Rate limits
How the gateway throttles requests and budgets token usage.
Last updated 18 Apr 2026
Rate limits exist at three levels — per key, per tenant, per appliance — and are enforced by token-bucket counters inside the gateway.
Defaults
| Scope | Requests | Tokens |
|---|---|---|
| Per key | 60 req / min | No default; set via budget: scope |
| Per tenant | 600 req / min | No default |
| Per appliance | 1 200 req / min | Model-specific (set at deploy) |
Tenants can raise per-key limits by editing the virtual key. Appliance-level limits are set by the deployment engineer based on the hardware SKU.
Budgets
Budgets are enforced per calendar period in the appliance’s local time
zone.
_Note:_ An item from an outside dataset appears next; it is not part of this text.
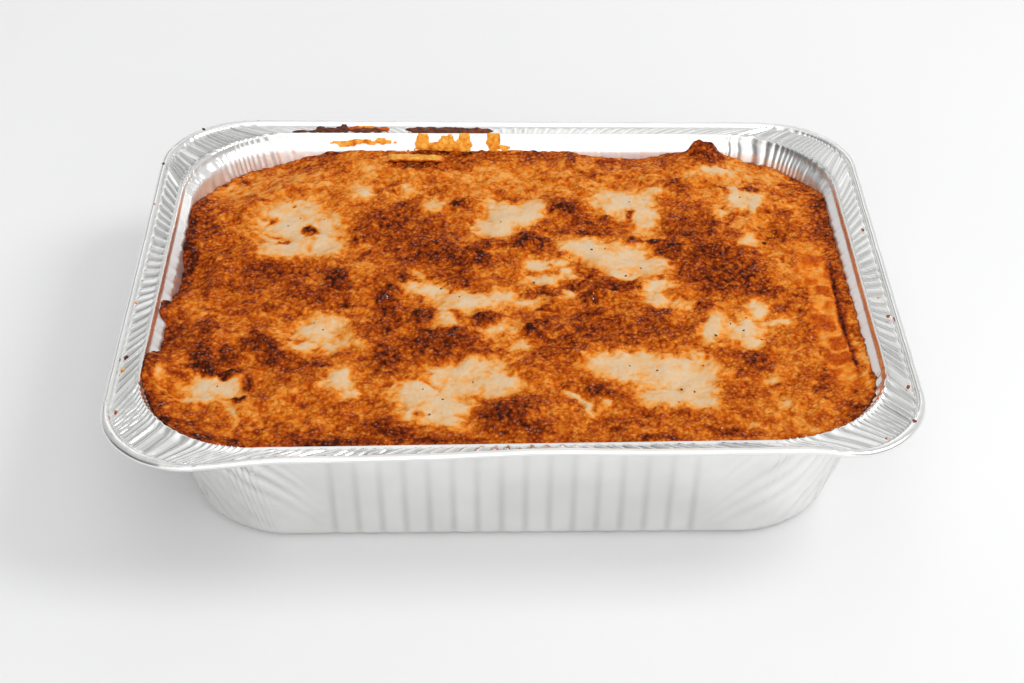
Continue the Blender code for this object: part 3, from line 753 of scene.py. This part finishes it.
def crust_height(x, y, share, bake, dark, grain, gap):
    """Height of the crust, which meets its edge where share, 0 in the middle, comes near 1 at the wall."""
    inner = FOOD_LEVEL + 0.7 * (1 - share ** 2)
    inner = inner + 1.5 * ripple(x, y, 21, 0.7) + 1.1 * ripple(x, y, 9, 5.3)
    for bump in CRUST_BUMPS:
        inner = inner + bump[4] * np.exp(-oval(x, y, bump) ** 2)
    for hollow in CRUST_HOLLOWS:
        inner = inner - hollow[4] * np.exp(-oval(x, y, hollow) ** 2)
    inner = np.minimum(inner, FOOD_CEILING)
    for blister in BLISTERS:
        inner = inner + blister[4] * np.sqrt(np.clip(1 - oval(x, y, blister) ** 2, 0, 1))
    rough = smooth((bake - 0.04) / 0.3)
    lumps = 1.3 * ripple(x, y, 5, 61.0) + 0.9 * ripple(x, y, 2.5, 65.0) * (0.6 + 1.3 * dark)
    inner = inner + rough * lumps
    inner = inner + 1.2 * (np.clip(bake, 0, 1.1) - 0.5) * rough
    edge = edge_level(x, y)
    band = 0.14 + 0.2 * np.clip((56 - edge) / 6, 0, 1)
    level = mix(inner, edge + 0.5 * grain * ripple(x, y, 3, 67.0), smooth((share - 1 + band) / band))
    return level - 1.1 * gap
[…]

The gateway increments a counter on every completion and checks the
counter before accepting the next request. When a budget is exhausted the
gateway returns HTTP 429 with X-Operayde-Budget: exceeded and an advisory
retry-after in seconds.
429 handling
HTTP/1.1 429 Too Many Requests
Retry-After: 18
X-Operayde-Budget: exceeded
Content-Type: application/json
{
"error": {
"code": "budget_exhausted",
"message": "Key 'research-team' has spent its daily budget.",
"resets_at": "2026-04-19T00:00:00Z"
}
}Well-behaved clients should exponentially back off using Retry-After. The
error code is stable; the message is for humans.